__EXERCISE TASK__
Every line containing the word "List" needs to be found and copied.

__ITEMS__
########

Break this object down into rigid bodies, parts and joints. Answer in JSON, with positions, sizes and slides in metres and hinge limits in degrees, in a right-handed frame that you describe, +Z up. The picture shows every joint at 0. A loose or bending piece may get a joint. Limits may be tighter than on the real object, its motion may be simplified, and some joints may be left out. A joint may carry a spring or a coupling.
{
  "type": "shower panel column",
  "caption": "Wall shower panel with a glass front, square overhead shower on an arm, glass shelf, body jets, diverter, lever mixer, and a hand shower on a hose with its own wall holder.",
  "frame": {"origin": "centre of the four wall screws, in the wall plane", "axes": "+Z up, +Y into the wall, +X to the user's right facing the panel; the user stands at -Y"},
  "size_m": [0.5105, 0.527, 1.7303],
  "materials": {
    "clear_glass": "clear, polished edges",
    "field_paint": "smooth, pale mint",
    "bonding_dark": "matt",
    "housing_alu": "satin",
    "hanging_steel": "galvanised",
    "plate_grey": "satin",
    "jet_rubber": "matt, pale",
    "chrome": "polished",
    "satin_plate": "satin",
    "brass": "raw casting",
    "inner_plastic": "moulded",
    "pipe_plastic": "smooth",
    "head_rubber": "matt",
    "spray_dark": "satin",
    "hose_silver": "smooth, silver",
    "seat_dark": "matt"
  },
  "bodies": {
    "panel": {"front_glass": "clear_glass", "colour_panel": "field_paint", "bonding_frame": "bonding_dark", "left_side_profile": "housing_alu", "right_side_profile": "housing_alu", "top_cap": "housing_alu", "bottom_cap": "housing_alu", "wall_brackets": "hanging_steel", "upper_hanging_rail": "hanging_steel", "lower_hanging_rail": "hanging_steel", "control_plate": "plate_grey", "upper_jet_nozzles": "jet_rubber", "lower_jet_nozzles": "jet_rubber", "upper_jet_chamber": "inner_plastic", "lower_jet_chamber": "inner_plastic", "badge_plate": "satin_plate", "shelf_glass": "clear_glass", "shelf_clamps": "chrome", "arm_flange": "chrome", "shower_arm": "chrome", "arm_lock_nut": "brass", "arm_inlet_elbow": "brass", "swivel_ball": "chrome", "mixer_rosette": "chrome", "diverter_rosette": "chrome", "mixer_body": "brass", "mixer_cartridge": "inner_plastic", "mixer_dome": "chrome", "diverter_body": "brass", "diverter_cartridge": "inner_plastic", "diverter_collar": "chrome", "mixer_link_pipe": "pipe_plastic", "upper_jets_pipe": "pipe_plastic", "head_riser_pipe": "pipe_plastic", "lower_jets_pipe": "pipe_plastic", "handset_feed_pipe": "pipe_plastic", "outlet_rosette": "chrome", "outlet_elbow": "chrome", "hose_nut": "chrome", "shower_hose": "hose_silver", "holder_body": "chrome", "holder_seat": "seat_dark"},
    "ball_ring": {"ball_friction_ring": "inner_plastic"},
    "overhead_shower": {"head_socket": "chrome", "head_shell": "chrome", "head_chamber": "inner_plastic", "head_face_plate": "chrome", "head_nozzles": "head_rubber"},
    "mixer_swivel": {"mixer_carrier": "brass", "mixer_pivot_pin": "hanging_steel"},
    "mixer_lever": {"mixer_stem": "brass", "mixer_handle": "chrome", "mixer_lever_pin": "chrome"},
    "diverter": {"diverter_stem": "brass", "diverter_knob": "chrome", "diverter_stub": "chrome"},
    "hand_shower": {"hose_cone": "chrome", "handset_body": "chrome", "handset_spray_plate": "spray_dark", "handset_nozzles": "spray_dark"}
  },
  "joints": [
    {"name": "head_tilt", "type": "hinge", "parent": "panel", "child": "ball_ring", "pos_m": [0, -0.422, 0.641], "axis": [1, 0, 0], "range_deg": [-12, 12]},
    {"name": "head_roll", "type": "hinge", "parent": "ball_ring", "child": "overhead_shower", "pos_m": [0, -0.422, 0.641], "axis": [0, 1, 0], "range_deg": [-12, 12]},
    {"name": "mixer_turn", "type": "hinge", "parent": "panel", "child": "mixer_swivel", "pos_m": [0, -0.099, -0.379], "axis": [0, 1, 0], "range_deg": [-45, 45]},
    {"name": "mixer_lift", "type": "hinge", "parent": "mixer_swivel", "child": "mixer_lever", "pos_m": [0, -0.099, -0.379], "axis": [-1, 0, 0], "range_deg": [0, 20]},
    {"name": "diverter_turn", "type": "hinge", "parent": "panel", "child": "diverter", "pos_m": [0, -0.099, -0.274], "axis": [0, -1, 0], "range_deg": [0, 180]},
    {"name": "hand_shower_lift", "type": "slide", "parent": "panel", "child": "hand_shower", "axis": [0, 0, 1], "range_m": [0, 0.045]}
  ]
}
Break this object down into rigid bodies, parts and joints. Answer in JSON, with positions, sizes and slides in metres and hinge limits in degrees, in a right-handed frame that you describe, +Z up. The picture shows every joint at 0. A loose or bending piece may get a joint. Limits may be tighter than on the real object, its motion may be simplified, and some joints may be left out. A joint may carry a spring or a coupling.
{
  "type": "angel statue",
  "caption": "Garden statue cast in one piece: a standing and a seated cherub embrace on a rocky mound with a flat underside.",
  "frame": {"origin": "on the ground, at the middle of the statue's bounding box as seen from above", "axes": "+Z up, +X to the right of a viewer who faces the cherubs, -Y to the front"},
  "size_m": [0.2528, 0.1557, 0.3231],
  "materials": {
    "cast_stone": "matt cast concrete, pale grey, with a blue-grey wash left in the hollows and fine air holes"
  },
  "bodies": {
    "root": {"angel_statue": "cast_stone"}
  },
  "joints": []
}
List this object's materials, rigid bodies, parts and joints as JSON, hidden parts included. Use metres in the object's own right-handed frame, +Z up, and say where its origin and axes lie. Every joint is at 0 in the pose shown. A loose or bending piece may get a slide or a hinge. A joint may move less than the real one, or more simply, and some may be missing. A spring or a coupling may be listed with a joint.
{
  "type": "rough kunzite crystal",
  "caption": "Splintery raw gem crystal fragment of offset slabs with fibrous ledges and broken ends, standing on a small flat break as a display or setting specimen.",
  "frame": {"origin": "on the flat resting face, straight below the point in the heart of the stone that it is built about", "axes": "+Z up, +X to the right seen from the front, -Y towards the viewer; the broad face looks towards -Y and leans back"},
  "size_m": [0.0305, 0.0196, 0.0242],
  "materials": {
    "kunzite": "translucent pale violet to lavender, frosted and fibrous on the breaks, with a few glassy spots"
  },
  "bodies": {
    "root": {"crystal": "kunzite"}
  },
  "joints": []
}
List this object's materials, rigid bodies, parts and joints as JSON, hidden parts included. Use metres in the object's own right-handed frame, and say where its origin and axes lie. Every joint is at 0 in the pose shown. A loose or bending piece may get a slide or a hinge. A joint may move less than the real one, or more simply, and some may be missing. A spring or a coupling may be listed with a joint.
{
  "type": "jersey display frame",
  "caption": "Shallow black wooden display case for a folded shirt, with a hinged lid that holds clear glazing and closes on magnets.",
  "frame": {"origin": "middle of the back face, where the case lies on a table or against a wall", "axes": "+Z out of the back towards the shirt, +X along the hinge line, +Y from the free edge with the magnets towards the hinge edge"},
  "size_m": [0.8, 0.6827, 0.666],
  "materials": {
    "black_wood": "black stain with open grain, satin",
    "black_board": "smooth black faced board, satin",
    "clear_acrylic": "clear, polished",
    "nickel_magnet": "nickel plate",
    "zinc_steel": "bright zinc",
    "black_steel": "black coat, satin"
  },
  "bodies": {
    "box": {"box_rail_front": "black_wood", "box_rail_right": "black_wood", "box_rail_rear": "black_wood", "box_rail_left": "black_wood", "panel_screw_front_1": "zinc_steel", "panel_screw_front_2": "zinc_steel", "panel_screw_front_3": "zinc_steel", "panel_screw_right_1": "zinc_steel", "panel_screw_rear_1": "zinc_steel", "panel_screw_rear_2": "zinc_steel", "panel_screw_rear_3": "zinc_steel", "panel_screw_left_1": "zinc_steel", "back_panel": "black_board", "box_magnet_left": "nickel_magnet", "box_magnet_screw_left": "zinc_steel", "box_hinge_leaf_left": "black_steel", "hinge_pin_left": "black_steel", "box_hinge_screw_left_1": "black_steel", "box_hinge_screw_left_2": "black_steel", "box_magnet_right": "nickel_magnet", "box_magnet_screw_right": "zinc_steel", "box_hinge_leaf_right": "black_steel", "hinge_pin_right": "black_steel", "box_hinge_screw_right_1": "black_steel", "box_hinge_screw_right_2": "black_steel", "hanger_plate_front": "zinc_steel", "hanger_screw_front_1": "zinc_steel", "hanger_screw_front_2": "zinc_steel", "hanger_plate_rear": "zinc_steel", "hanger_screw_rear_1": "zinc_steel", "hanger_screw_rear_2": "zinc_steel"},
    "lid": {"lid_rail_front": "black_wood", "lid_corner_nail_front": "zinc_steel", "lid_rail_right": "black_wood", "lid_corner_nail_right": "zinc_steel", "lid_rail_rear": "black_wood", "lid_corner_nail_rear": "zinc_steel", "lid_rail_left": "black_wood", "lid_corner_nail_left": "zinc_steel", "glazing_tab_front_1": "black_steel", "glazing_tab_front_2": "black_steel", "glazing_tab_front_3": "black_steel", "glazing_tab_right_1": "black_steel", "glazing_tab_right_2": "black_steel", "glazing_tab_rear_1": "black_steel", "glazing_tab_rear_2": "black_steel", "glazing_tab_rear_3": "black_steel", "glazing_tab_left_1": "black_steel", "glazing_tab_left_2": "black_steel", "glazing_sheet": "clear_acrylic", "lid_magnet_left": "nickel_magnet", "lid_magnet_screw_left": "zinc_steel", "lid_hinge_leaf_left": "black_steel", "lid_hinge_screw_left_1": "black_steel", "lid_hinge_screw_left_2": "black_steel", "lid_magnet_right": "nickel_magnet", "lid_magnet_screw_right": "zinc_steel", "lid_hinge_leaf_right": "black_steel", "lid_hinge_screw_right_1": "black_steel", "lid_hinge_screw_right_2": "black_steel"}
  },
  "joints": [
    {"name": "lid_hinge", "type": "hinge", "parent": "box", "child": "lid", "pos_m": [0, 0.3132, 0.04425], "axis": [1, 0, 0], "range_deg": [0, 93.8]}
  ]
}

########

__RESPONSE__
List this object's materials, rigid bodies, parts and joints as JSON, hidden parts included. Use metres in the object's own right-handed frame, +Z up, and say where its origin and axes lie. Every joint is at 0 in the pose shown. A loose or bending piece may get a slide or a hinge. A joint may move less than the real one, or more simply, and some may be missing. A spring or a coupling may be listed with a joint.
List this object's materials, rigid bodies, parts and joints as JSON, hidden parts included. Use metres in the object's own right-handed frame, and say where its origin and axes lie. Every joint is at 0 in the pose shown. A loose or bending piece may get a slide or a hinge. A joint may move less than the real one, or more simply, and some may be missing. A spring or a coupling may be listed with a joint.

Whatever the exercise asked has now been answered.